When her learning curve stopped being challenging, Mitchell left to freelance, only to return when Anderson offered her a promotion. She left once again for the freedom of freelancing. “In those days, we didn’t need a lot of money,” she said, noting that she rented her apartment for $75 a month.
Then came a call from Louise Fili, who during her 11 years as art director of Pantheon Books reinvented book jacket design. Mitchell was recruited to become Pantheon’s book design art director. “So I came in and all of a sudden wonderful projects started to come my way,” she said. “It was an inspiring period of time, overseeing the whole book package.” Famous authors often dropped in and Mitchell fondly remembers being in an elevator and chatting with Bennett Cerf, the founder of Random House, Pantheon’s parent company.
In 1985, Mitchell moved to Vintage Books, like Pantheon and Knopf, part of Random House, where she helped develop Vintage Departures, Vintage Black Lizard Crime and Vintage Classics, as well as revamping the entire Vintage Contemporary line. Sonny Mehta came on board and unveiled a grand plan to republish many of the classics on Vintage’s list under the new imprint Vintage International. The combination of the right timing, the right project, the right people, and support made it a culminative moment for my design philosophy up to that time.” The group ended up winning major awards for its designs. “It was a wonderful list of books,” said Mitchell, who singled out authors Albert Camus, William Faulkner, Vladimir Nabokov, Kazuo Ishiguro, Yukio Mishima, Doris Lessing and more. “I had the freedom to develop each as I wanted, organizing photo shoots and original illustration for each title. The ease and advent of stock photography and art now makes me doubt that I could ever experience the headiness of that again.”
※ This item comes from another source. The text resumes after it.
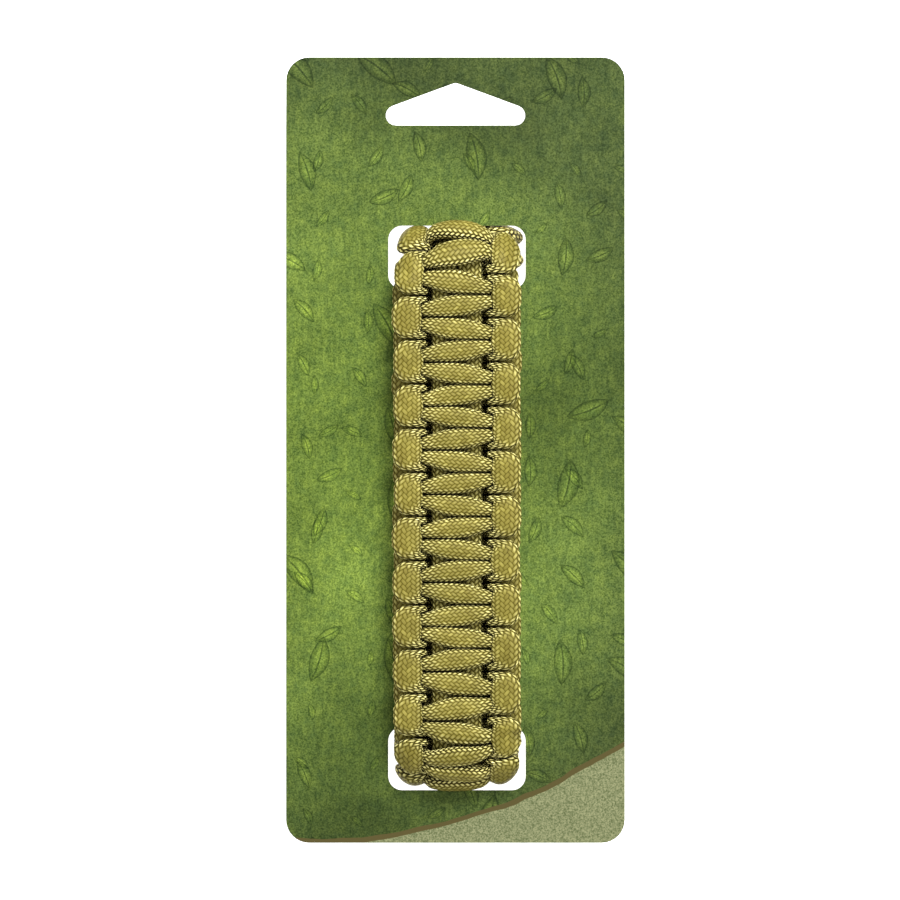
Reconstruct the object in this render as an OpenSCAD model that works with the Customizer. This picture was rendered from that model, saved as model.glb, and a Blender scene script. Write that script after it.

In 1996, the art director at FSG turned in his resignation and Laurie Brown, Mitchell’s former co-worker at Vintage, now a vice president of sales at FSG, asked if Mitchell wanted the job. “You bet!” Mitchell said. She would go on to spend the next 15 years there art directing and designing.
In 2008, change made its way to the publishing industry and Mitchell lived through a shakeup at FSG/Macmillan where around 100 people were let go. Perhaps nothing spoke more emphatically to the changes when Mitchell observed the children’s book division move to Macmillan’s corporate building. The e-book department steadily filled the empty spaces on the floor. “The e-book people don’t keep books on their shelves!” she said. “It’s weird because the whole place had lots of book shelves. My shelves were filled with novels and design books that inspired me.”
Now, Mitchell awaits the completion of her new studio space. She plans to take advantage of this luxury, something she couldn’t enjoy while working so hard on her career. Her husband, Kenny, whom she met while they were students at Pratt, has been incredibly supportive, pushing her to work fulltime as an artist.
“On Fridays in the summer I would take the day off and go to Silvermine Arts Guild to draw at open sketch classes with live models,” she said. “I started painting again. I would come home and post my drawings. Something was starting to happen.”
Mitchell’s life has come full circle. Born in Natrona Heights, Pennsylvania, near Pittsburgh, Mitchell was the youngest of four children. In fourth grade, she was selected to go to art classes at Carnegie Tech, now Carnegie Mellon. Even then she preferred to draw people, especially “girls in these beautiful strapless gowns with those fantail skirts.” She drew in pastels and had an oil paint set she loved.
Rather than stay close to home, she attended Pratt in New York. Told by her parents to come home or get a job, she opted to work at the Broad Street Club on Beaver Street as a waitress. She once waited on Franklin Roosevelt’s son, James, and on another occasion, Van Johnson, the actor.
Knowing she had to get on with her career, she borrowed a copy of the Literary Marketplace, started to make calls and landed her first job at Knopf. She hasn’t stopped working since.
Although Mitchell is committed to her new path as an artist, it’s possible that designing books will still be an option. “I think of myself as a great art director and mentor,” she said. Recently, Mitchell was one of seven Americans asked to submit covers for an Italian book competition. And while e-books now buy the cover rights from hardcover or trade paperback books, Mitchell said she can foresee a time when ebook publishers will want to design original e-book covers, particularly now that the iPad and other devices boast such vibrant color resolution.
In the meantime, Mitchell will start to create art, perhaps aiming for a gallery show. She already has political poster designs in the works, speaking out for causes that need a voice. Her daughter is designing a website for her where she will be able to display her artwork. “You have to add on and build,” said Mitchell.”I want to know where I’m going, not where I’ve been.”